The success of global trade lies in the ability for all those involved to leverage technology to ensure sanctions compliance and appropriate due-diligence while lowering the cost of trade financing. Technological advances such as blockchain promise to reduce collateral, operational and compliance costs, automate verification, and digitise paper-based information management for financial intermediaries. Particularly for small businesses, this would cut costs and increase the profitability of financing trade, as well as the accessibility of trade financing which is often affected by AML and KYC regulation compliance.

Game-changing technologies

With the right technology, activities can be linked end-to-end across all parties involved in every transaction. Blockchain and trade platforms are frontrunners in the trade finance digitisation race, with the industry developing several new applications of these technologies in the past year.

Distributed Ledger Technology & Blockchain

Until recently, processing trade finance transactions, such as letters of credit, was mainly paper-based, manual, and time consuming. But, since the underlying trade flows were also slow, transactions were not impairing intermodal flows in a substantial manner. By leveraging blockchain technology, the velocity of financial and informational flows are better synchronised with the velocity of the physical transactions.

To this end, Pole Star partnered with global trade finance technology provider TradeIX, to bring our award-winning PurpleTRAC regulatory technologies to the Marco Polo Network.

Making PurpleTRAC available on the R3 Corda network will provide a single point solution for automated vessel sanctions screening, vessel tracking, and risk management. This solution will be fully customisable to any user’s risk requirements and provide automated data updates whilst ensuring rapid and accurate results. This partnership aims to enable the streamlining of maritime transactional processes, the securing of sensitive data, and allowing for an increase in transparency and visibility into global trade flows, which greatly reduces risk and creates new trigger points to finance trade and improve working capital.

Bridging the gap with trade platforms

Digitising and connecting global trade, supply chains, and trade finance has posed a challenge for years, with trade transactions involving multiple parties remaining complex, costly, risky, and slow due to the reliance on paper-based processes. However, trade platforms now present an opportunity to achieve a truly digital and connected global trade ecosystem.

Currently, leading financial institutions, corporates, industry bodies, and technology companies such as Pole Star must utilise multiple individual platforms, logging-in to their separate systems and performing isolated due diligence on their applications, legal agreements, and processes.
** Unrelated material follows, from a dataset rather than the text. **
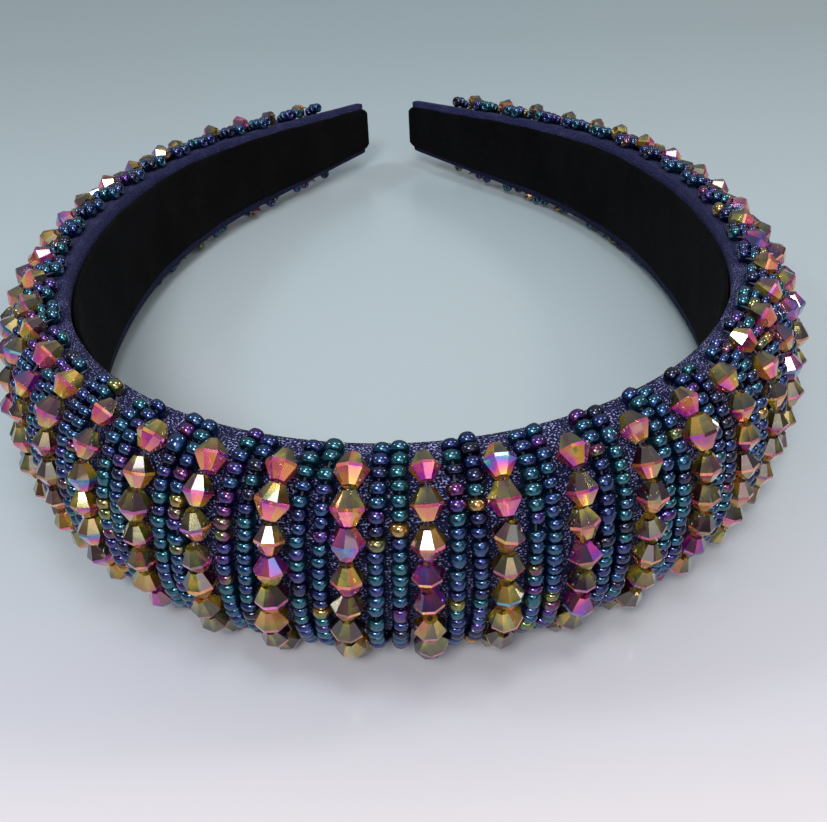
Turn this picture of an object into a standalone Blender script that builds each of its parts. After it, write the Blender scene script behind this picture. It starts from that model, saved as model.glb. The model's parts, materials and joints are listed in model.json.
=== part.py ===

As such, thousands across the supply chain upload confidential trade data to a multitude of third-party applications, risking its security and delaying the completion process even further.

Trade platforms now provide a one-stop-shop for the wide range of documentation and processes that are required to ship goods from one point to another. By connecting local and overseas partners, trade platforms also provide a single point of entry for documentation to make its way across the supply chain, breaking down barriers.

Find out more about how PurpleTRAC’s onboarding onto the NTP in 2019 has put us in a position to support the Singapore trade community in meeting maritime trade sanctions compliance requirements to ensure stable financing.

So, what comes next?

The road to fully digitised trade is not simple nor quick, but there have been a number of game-changing advancements over the past few years. As regulators crack down on the wider maritime industry and its associated supply chains, technology is essential to ensure that all processes are streamlined and properly recorded. While technology will never be able to replace the role that human beings play in this industry, it will allow global supply chains to flow more efficiently which is more crucial than ever in 2020.